* _Modeling code records_
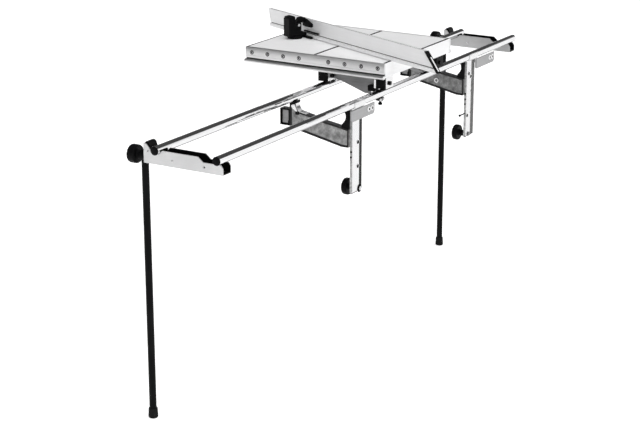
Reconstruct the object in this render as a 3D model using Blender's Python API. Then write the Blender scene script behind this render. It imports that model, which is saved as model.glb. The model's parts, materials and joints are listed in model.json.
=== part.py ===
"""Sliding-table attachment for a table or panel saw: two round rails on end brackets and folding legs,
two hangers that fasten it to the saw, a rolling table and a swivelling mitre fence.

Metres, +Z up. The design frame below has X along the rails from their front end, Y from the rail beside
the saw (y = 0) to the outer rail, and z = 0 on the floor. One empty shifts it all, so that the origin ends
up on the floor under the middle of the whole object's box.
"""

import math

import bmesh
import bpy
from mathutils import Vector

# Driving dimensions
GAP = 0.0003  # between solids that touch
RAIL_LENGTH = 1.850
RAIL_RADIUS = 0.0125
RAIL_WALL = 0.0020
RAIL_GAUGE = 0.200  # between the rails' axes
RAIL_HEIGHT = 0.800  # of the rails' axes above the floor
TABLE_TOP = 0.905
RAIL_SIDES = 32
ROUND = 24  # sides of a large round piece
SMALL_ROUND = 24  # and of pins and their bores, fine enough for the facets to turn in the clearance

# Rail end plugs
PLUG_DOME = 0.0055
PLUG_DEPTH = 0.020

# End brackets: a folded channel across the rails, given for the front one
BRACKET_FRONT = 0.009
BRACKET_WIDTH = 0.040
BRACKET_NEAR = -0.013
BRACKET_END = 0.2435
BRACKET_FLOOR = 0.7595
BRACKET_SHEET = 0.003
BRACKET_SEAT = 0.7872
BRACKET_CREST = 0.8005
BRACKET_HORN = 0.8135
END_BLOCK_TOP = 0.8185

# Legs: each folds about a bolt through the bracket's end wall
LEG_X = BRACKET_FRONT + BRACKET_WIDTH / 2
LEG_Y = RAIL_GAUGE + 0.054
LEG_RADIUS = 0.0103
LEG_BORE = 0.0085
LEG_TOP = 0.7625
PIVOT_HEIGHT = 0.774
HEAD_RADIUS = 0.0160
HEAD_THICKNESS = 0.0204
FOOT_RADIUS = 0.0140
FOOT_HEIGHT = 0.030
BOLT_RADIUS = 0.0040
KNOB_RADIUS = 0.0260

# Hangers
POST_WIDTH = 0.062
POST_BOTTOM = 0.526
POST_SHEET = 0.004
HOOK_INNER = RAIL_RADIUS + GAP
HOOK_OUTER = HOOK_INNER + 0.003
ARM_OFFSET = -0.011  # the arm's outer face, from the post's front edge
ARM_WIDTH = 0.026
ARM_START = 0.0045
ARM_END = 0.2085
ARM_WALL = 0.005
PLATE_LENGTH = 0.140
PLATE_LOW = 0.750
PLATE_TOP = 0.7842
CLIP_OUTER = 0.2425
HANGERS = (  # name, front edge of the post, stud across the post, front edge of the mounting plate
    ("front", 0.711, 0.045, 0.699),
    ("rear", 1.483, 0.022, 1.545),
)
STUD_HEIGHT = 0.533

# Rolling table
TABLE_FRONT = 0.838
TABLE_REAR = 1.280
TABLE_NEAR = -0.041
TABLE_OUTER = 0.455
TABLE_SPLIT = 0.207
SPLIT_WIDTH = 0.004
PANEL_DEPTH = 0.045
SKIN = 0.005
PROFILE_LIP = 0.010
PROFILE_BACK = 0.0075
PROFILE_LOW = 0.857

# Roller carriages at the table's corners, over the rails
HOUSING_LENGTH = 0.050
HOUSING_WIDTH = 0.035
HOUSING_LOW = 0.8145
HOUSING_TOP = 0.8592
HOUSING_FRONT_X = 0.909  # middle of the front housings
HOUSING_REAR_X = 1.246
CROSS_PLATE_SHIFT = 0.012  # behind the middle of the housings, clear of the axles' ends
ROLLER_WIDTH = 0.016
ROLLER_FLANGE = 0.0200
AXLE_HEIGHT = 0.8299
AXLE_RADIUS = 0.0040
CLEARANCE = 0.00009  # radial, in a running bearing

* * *

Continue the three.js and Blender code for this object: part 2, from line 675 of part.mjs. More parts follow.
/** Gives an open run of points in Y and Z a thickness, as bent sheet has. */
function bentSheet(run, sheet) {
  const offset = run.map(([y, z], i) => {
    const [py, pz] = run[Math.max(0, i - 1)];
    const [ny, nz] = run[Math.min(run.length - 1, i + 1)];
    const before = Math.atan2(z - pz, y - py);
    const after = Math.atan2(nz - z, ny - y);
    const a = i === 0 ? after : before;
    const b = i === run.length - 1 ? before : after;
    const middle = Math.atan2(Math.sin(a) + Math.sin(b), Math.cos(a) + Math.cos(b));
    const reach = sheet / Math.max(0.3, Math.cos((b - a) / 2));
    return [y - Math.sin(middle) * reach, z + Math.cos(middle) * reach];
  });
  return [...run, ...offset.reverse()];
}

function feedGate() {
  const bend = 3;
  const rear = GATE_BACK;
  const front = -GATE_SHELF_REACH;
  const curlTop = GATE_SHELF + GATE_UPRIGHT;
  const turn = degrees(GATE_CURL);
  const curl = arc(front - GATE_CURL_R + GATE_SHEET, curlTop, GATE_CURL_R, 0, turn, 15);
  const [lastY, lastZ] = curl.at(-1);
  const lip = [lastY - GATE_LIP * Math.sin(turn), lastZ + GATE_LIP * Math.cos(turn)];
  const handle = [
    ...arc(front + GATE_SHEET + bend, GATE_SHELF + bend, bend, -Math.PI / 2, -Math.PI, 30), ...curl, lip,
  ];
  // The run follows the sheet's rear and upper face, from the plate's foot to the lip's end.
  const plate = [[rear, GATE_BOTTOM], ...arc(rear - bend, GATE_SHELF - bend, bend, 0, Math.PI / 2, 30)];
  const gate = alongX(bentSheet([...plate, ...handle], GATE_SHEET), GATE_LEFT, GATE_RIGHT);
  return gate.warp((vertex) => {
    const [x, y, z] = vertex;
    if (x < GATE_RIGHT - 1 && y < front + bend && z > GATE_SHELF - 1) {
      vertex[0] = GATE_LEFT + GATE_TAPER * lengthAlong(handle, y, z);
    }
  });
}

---

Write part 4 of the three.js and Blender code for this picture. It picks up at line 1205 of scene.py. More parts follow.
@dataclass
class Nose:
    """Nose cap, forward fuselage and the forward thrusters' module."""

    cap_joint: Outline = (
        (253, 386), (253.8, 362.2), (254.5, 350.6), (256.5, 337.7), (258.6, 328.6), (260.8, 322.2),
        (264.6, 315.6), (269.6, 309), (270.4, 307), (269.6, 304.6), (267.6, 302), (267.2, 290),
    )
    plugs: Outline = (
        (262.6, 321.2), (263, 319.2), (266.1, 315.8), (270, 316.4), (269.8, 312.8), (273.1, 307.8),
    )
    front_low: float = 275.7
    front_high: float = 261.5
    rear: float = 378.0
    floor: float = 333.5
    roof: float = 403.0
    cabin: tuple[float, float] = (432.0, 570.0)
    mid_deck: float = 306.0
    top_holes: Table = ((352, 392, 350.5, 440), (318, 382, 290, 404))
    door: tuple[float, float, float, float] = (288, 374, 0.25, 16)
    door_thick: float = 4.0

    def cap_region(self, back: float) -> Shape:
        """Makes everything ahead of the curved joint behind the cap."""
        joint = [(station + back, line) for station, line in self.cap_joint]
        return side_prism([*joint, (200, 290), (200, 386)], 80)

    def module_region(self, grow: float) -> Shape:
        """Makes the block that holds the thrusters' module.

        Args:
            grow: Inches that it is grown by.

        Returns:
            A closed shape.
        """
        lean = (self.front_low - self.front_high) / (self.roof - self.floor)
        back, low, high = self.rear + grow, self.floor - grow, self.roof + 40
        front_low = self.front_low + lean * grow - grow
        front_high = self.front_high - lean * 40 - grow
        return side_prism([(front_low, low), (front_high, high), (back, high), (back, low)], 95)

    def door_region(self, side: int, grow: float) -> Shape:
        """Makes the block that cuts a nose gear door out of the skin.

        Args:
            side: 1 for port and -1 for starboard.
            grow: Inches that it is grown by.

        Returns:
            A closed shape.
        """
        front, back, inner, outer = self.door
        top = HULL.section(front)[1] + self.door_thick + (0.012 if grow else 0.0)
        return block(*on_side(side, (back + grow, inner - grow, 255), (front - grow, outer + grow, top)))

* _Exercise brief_
Each line from the line with "Reconstruct the object" to the line with "two hangers that" is to be echoed exactly; both boundary lines are included, and nothing else is to be output.

* _Expected answer_
Reconstruct the object in this render as a 3D model using Blender's Python API. Then write the Blender scene script behind this render. It imports that model, which is saved as model.glb. The model's parts, materials and joints are listed in model.json.
=== part.py ===
"""Sliding-table attachment for a table or panel saw: two round rails on end brackets and folding legs,
two hangers that fasten it to the saw, a rolling table and a swivelling mitre fence.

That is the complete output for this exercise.